Rusland is voor de nieuwe oosterburen van de EU niet alleen een zeer belangrijke partner, doch ook een kracht die streeft naar alternatieve vormen van (economische) integratie binnen het GOS of met een kleiner aantal staten uit de voormalige Sovjet-Unie. Binnen het GOS zijn er vanaf het begin vele pogingen geweest, waarvan de meeste in mooie woorden bleven steken. De meest recente poging is een plan voor een Gemeenschappelijke Economische Ruimte tussen Rusland, Wit-Rusland, Oekraïne en Kazachstan. Met name in Oekraïne stuit dit bij een deel van de politieke elite op grote weerstanden, gezien de negatieve invloed die hiervan uit kan gaan op de gewenste integratie in Europese (EU-) structuren. Ook in Wit-Rusland zijn bezwaren geuit: hoewel Minsk een nauwere integratie met Rusland (ook in het kader van een Russisch-Wit-Russische Unie) nastreeft, lijken de voorwaarden die Moskou hiervoor stelt (en waarbij Wit-Rusland een ondergeschikte partner zou worden) niet aanvaardbaar voor President Loekasjenko. Alle bij eerdergenoemde Gemeenschappelijke Economische Ruimte betrokken landen wensen toe te treden tot de WTO, doch of dit gelijktijdig zou kunnen geschieden is zeer de vraag, gezien het verschillende niveau en mate waarin hervormingen zijn doorgevoerd.

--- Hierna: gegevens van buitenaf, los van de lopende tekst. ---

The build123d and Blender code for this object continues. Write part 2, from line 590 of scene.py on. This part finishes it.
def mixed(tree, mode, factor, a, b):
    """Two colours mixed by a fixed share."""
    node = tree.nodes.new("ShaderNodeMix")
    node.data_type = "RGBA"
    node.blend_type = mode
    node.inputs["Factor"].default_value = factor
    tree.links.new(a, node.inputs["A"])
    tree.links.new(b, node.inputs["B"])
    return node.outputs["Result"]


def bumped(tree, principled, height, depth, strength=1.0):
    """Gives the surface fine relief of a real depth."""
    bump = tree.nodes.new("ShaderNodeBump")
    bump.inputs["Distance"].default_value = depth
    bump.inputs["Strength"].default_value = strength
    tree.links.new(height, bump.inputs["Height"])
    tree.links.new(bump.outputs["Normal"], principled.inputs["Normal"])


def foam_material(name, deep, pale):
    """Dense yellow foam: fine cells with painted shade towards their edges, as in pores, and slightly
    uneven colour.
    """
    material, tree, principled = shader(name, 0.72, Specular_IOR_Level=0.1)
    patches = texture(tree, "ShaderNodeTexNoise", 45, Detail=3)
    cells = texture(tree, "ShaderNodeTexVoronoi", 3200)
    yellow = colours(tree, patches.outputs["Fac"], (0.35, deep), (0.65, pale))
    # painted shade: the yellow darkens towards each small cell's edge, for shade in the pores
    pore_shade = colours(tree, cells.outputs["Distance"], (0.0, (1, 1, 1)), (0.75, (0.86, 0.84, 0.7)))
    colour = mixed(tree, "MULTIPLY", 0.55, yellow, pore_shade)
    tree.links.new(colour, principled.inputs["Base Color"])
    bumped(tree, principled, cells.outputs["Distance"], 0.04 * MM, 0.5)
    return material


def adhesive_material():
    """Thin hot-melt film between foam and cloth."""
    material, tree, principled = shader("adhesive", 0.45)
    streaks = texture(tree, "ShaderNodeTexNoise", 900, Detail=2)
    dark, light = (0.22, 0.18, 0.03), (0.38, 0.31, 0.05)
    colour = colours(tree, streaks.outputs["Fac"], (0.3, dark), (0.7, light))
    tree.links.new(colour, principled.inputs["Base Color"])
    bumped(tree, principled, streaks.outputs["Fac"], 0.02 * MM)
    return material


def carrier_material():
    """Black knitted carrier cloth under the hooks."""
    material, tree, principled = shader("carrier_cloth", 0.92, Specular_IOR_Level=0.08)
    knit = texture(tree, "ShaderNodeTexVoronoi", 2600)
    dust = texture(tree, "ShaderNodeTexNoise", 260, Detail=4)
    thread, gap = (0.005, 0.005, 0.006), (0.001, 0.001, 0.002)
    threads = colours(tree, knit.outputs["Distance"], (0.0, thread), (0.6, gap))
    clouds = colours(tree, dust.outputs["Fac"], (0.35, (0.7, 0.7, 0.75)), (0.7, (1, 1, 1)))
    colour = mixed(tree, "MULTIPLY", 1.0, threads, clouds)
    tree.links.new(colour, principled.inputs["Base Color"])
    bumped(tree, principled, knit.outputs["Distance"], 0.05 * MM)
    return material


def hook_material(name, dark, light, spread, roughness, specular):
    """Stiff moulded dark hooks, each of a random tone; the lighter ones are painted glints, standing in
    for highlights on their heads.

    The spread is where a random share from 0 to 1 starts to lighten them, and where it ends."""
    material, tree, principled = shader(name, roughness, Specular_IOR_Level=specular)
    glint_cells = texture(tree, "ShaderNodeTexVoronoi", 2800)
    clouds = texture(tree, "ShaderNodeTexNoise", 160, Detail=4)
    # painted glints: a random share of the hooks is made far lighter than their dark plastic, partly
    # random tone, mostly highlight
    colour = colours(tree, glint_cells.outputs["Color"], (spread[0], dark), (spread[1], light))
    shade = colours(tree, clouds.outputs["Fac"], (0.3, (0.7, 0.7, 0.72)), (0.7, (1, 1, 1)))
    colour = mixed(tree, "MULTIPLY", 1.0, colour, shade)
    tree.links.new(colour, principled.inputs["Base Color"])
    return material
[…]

Parallel aan Russische pogingen een vorm van economische integratie met een aantal GOS-staten te verwezenlijken is de laatste jaren sprake van een duidelijk assertiever Russisch buitenlands beleid t.a.v. de GOS-landen (het "Nabije Buitenland"). Hierbij wordt dit als een speciale zone van Russisch belang beschouwd, hetgeen ook impliceert dat er tot nu toe minder bereidheid blijkt om hierover met derde landen (incl. EU) te spreken, laat staan samen te werken. Rusland gebruikt ook de veelal nog bestaande economische afhankelijkheid (waaronder op energie-gebied) om politieke invloed op de landen in kwestie te blijven houden. Daarnaast is in deze landen sprake van groeiende economische invloed van Rusland door overname van ondernemingen door Russische bedrijven.

Vragen in dit kader zouden kunnen zijn:


·Hoe dient de EU zich op te stellen t.a.v. integratie-pogingen binnen het GOS en in het bijzonder: wat is voor de EU wel en niet in strijd met integratie in westelijke Europese kaders?


·Wat betekent e.e.a. voor WTO-toetreding van de desbetreffende landen, inclusief Rusland?


·Hoe dient de EU om te gaan met druk die Rusland uitoefent op landen van het "Wider Europe"; dient de EU de betreffende landen speciale ondersteuning te verlenen om dergelijke druk beter het hoofd te kunnen bieden?


·Hoe zou EU alsnog een meer coöperatieve opstelling van Rusland kunnen bevorderen bij samenwerking om bevroren conflicten in GOS-staten (in dit kader met name Moldavië/Transdnjestrië) op te lossen?

Uitbreiding van "Wider Europe" tot de Zuidelijke Kaukasus?

De EU heeft zich recentelijk actiever betoond met betrekking tot de Zuidelijke Kaukasus. Benoeming van een Speciale Vertegenwoordiger, de Finse Ambassadeur Talvitie, past in dit kader. In gesprekken met de drie landen in kwestie (Armenië, Azerbajdzjan en Georgië) bleek duidelijk hun wens om het "Wider Europe" concept ook uit te breiden tot de Zuidelijke Kaukasus. De RAZEB heeft hiertoe de ruimte steeds opengelaten en naar aanleiding van de recente ontwikkelingen in Georgië aanvaard, dat tijdens het Ierse Voorzitterschap een besluit hierover zal worden genomen.

Hierbij doet zich tevens de vraag voor, of en zo ja hoe kan worden gedifferentieerd tussen de Zuid-Kaukasische landen en welke conditionaliteit zal gelden voor uitwerking van concrete Actieplannen? Overigens zijn alle drie Zuid-Kaukasische landen partner van de EU in het kader van een PCA en zijn zij ook alle lid van de Raad van Europa.